Brokerage Motilal Oswal also expects 2026 to mark a year of recovery and steady growth, driven by stronger corporate earnings, supportive domestic policies, and a revival in private sector investment.
Not everyone, however, is fully convinced.
Prashasta Seth, founder of Prudent Investment Managers, points to a growing disconnect between IPO pricing and listed-market valuations. Several recent IPOs have debuted at premiums to comparable listed peers, yet still seen heavy oversubscription — often driven by secondary sales rather than fresh capital raising.
This, he argues, has encouraged promoters and early investors to push listings, even as public-market investors grow more cautious.
Profitability Is the New Pitch
Perhaps the biggest shift heading into 2026 is what investors actually want.
Survey data shows that 48% of investors now prioritise profitability, stronger fundamentals, and lower cash burn when backing tech IPOs. Retail participation, once fuelled by hype, is becoming more selective, while domestic institutional investors are emerging as long-term anchors.
This marks a sharp break from the pre-2022 era, when growth narratives alone could carry IPOs. Today, public markets want proof — not promises.
As a result, startups approaching IPOs in 2026 look very different from their earlier versions: leaner, more disciplined, and far more careful with expansion and discounting.
Cooling Hype, Clearer Signals
Even as fundraising numbers remain high, cracks from the last cycle are visible. Nearly half of the IPOs listed in 2025 are now trading below issue price, despite strong subscription figures at launch.
A major reason: offer-for-sale (OFS)-heavy structures. About 63% of the ₹1.54 lakh crore raised via IPOs last year came from OFS, turning many listings into liquidity events rather than growth-funding exercises.
Retail behaviour is also evolving. Average retail applications and subscription multiples dipped in 2025, suggesting investors are no longer chasing every new listing blindly.
Foreign institutional investors, too, pulled back sharply, while domestic mutual funds stepped in as stabilising forces — now accounting for over half of anchor allocations.
So, What Should Founders and Investors Do?
For founders with operationally ready businesses, many investors believe this could be a golden — but time-bound — opportunity to list while conditions remain supportive.
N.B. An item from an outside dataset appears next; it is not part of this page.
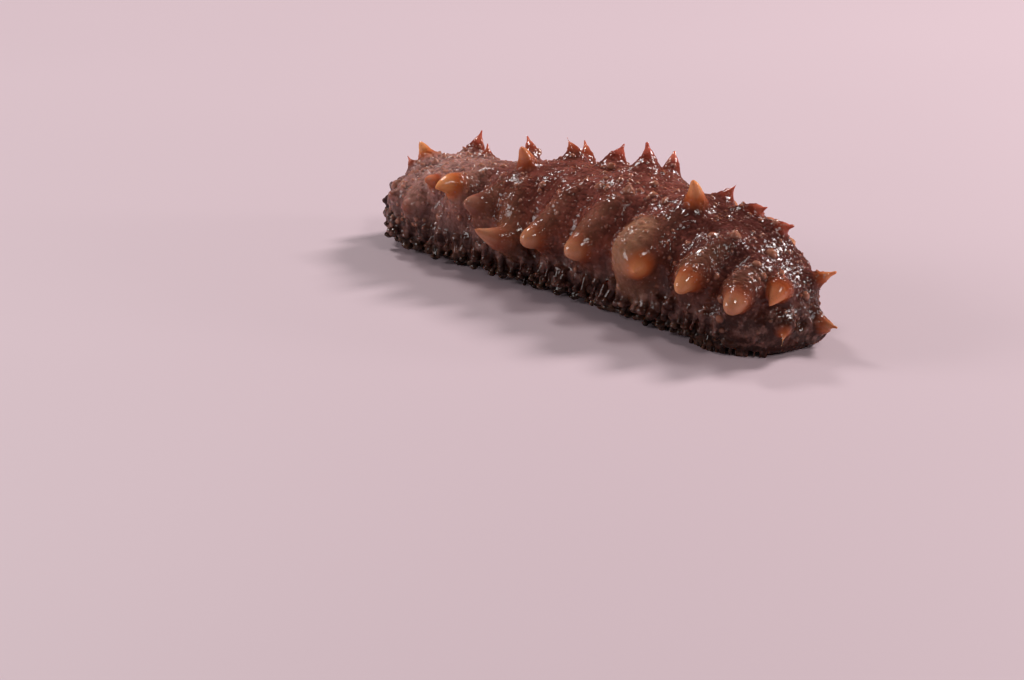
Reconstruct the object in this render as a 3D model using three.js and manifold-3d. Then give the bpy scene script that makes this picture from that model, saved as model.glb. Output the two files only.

For public-market investors, caution remains the watchword. As Seth notes, a cooling of retail exuberance could ultimately create a healthier IPO market — one where strong companies raise capital at sensible valuations, not stretched ones.
2026 is shaping up to be India’s most defining year for startup IPOs — not because of blind exuberance, but because of a hard-earned maturity.
If companies like Zepto, PhonePe, OYO, Razorpay, and Flipkart do make their public-market debut over the next 12–18 months, it won’t just unlock liquidity. It could redraw the relationship between Indian startups, investors, and public markets for the decade ahead.
For India’s startup ecosystem, the long wait may finally be over — but this time, the spotlight comes with scrutiny.